While married, I had an affair on my husband. That was five years ago. He decided to raise the child as his and give him his last name, his family also accepted him and even showed me pictures to convince me that he was all over my husbands. We have now been divorced three years and he has not seen his son for two years, even his family does not have any contact with me or my son. Now he has a new family and is getting married and all of a sudden his family wants him to get a paternity test so he won't be paying for a child that might not be his. Now after all this time of them convincing me that he was my husbands, all of a sudden they want to have contact if he should turn out to be his. Do I have to give him visitation rights if it should turn out that way or can I tell them to leagally leave me alone as they have chose to do so all this time?


Asked on 4/11/00, 9:39 pm

2 Answers from Attorneys

Lowell Wilson Law Office of Lowell G. Wilson

Re: Child Paternity

This really is not all that well defined an area of

the law so it's tough to give you a definitive answer

to either of your questions.

Under Maryland law there is a presumption that any

child born during a marriage is the child of the husband.

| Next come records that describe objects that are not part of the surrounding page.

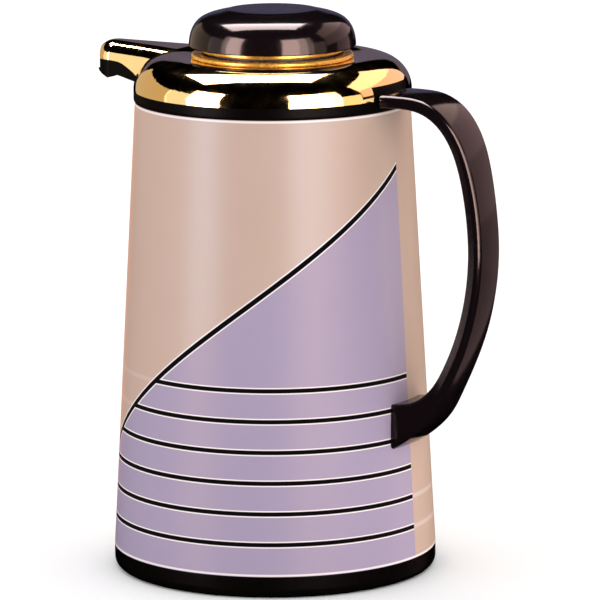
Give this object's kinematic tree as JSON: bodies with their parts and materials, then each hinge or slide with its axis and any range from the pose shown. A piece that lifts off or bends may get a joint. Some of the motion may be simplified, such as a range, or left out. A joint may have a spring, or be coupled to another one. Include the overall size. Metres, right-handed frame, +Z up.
{
  "type": "vacuum carafe",
  "caption": "Tapered glass-lined vacuum carafe with a screw-in stopper, a plated pouring shoulder and a strap handle.",
  "frame": {"origin": "centre of the ring that stands on the table", "axes": "+Z up along the body, +X towards the handle, -X towards the spout"},
  "size_m": [0.2001, 0.146, 0.254],
  "materials": {
    "body_sheet": "glossy pearl lacquer with a printed lilac panel and dark bands",
    "plated_gold": "gold-plated plastic, mirror gloss",
    "black_plastic": "glossy moulded plastic",
    "inner_plastic": "moulded plastic, satin",
    "silvered_glass": "silvered borosilicate glass",
    "silicone": "soft silicone, matte",
    "dark_rubber": "matte rubber",
    "foam": "closed-cell foam",
    "ceramic_felt": "pressed mineral fibre",
    "zinc_steel": "zinc-plated steel"
  },
  "bodies": {
    "body": {"outer_body": "body_sheet", "base_shell": "black_plastic", "bottom_cap": "inner_plastic", "liner_rest": "dark_rubber", "liner_outer_flask": "silvered_glass", "liner_inner_flask": "silvered_glass", "liner_spacers": "ceramic_felt", "neck_gasket": "silicone", "neck_insert": "inner_plastic", "spout_channel": "black_plastic", "shoulder_cover": "plated_gold", "shoulder_ring": "black_plastic", "shoulder_screws": "zinc_steel", "collar_trim": "plated_gold", "handle_shell": "black_plastic", "handle_inner_cover": "black_plastic", "handle_backing_plate": "zinc_steel", "handle_lower_screws": "zinc_steel", "handle_upper_screws": "zinc_steel"},
    "seal": {"stopper_gasket": "silicone"},
    "stopper": {"stopper_body": "inner_plastic", "stopper_insulation": "foam", "stopper_trim": "plated_gold", "stopper_cap_base": "black_plastic", "stopper_screws": "zinc_steel", "stopper_cap": "black_plastic"}
  },
  "joints": [
    {"name": "stopper_rise", "type": "slide", "parent": "body", "child": "seal", "axis": [0, 0, 1], "range_m": [0, 0.009]},
    {"name": "stopper_turn", "type": "hinge", "parent": "seal", "child": "stopper", "pos_m": [0, 0, 0.225], "axis": [0, 0, 1], "range_deg": [0, 540]}
  ],
  "couplings": [
    {"joint": "stopper_rise", "follows": "stopper_turn", "m_per_rad": 0.00095493}
  ]
}
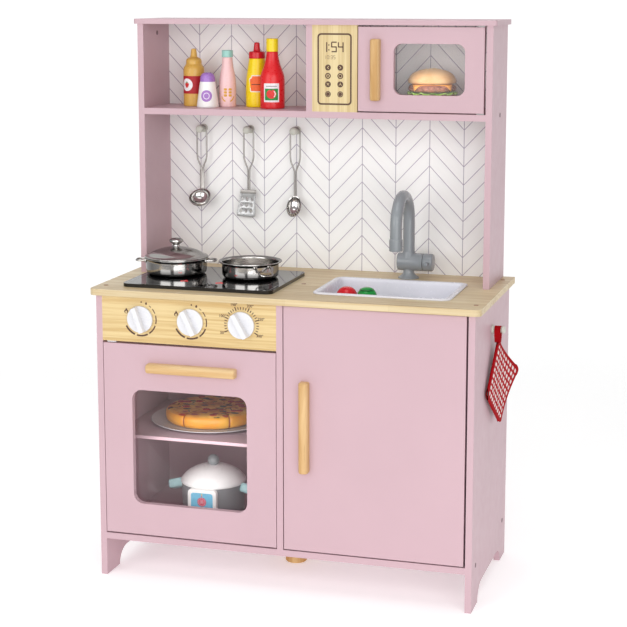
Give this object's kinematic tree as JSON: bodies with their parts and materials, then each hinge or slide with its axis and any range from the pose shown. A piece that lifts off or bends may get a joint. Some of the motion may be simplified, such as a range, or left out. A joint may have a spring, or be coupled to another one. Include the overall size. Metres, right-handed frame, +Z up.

If your ex-husband wants to prove now that he is not the

father, he will likely have to show that such a

decision on the part of a court would be in the best interest

of the child. That's a very tough argument

to sell and I doubt that he would be able to do it.

He has acted as though he is the father of the child,

even giving the child his name despite knowing about

the affair. All of this is going to make a court very

reluctant to order proceedings that will only help

the father skip his child support obligations. How

is that in the best interest of the child?

As for the issue of visitation, the court can grant

visitation to someone other than the parents if the

court believes that it is in the best interest of the

child. Howevever, the fact that these folks have

cut off contact with your child is going to make it

difficult for them to make a case that they now

need to be allowed to see the child. The courts like

to allow the parents a great deal of autonomy when it

comes to deciding who should visit their children.

If this all goes to court you should seek legal counsel.

With proper counsel you should have a very strong case.

Good luck.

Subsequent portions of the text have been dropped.